Chairman of the Pa-O National Organisation
- Incumbent
- Assumed office 1976
- Preceded by: Position established

Leader of the Pa-O National Army
- Incumbent
- Assumed office Unknown or ca. 2008
- Preceded by: Unknown

Personal details
- Born: Khun Kee 27 April 1936 (age 90) Thilone Village, Shan State, British Burma (present-day Myanmar)
- Party: PNO
- Spouse: Nang Pyu
- Children: 6

Military service
- Allegiance: Pa-O National Army
- Years of service: 1976–present
- Rank: Commander-in-chief
- Battles/wars: Myanmar conflict Myanmar civil war (2021–present); ;

= Aung Kham Hti =

Burmese politician (born 1936)

U Aung Kham Hti (Note: အောင်ခမ်းထီ) (born Khun Kee; (Note: ခွန်ကီး) 27 April 1936) is a Burmese politician and former monk who has been the chairman of the Pa-O National Organisation (PNO) since 1976. Having served in this role for 49 years, Aung Kham Hti has been one of Myanmar's longest-serving ethnic leaders.

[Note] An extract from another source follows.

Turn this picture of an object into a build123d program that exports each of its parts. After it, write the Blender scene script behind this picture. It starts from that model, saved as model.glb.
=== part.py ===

On 11 April 1991, the PNO, under his leadership, agreed a ceasefire with the ruling State Law and Order Restoration Council. The PNO was granted a number of business concessions and control over some territory in the southwest Shan State, which later became known as the Shan State (South) Special Region-6.
In April 2022, after the 2021 Myanmar coup d'état, Aung Kham Hti was awarded the title of Wunna Kyawhtin.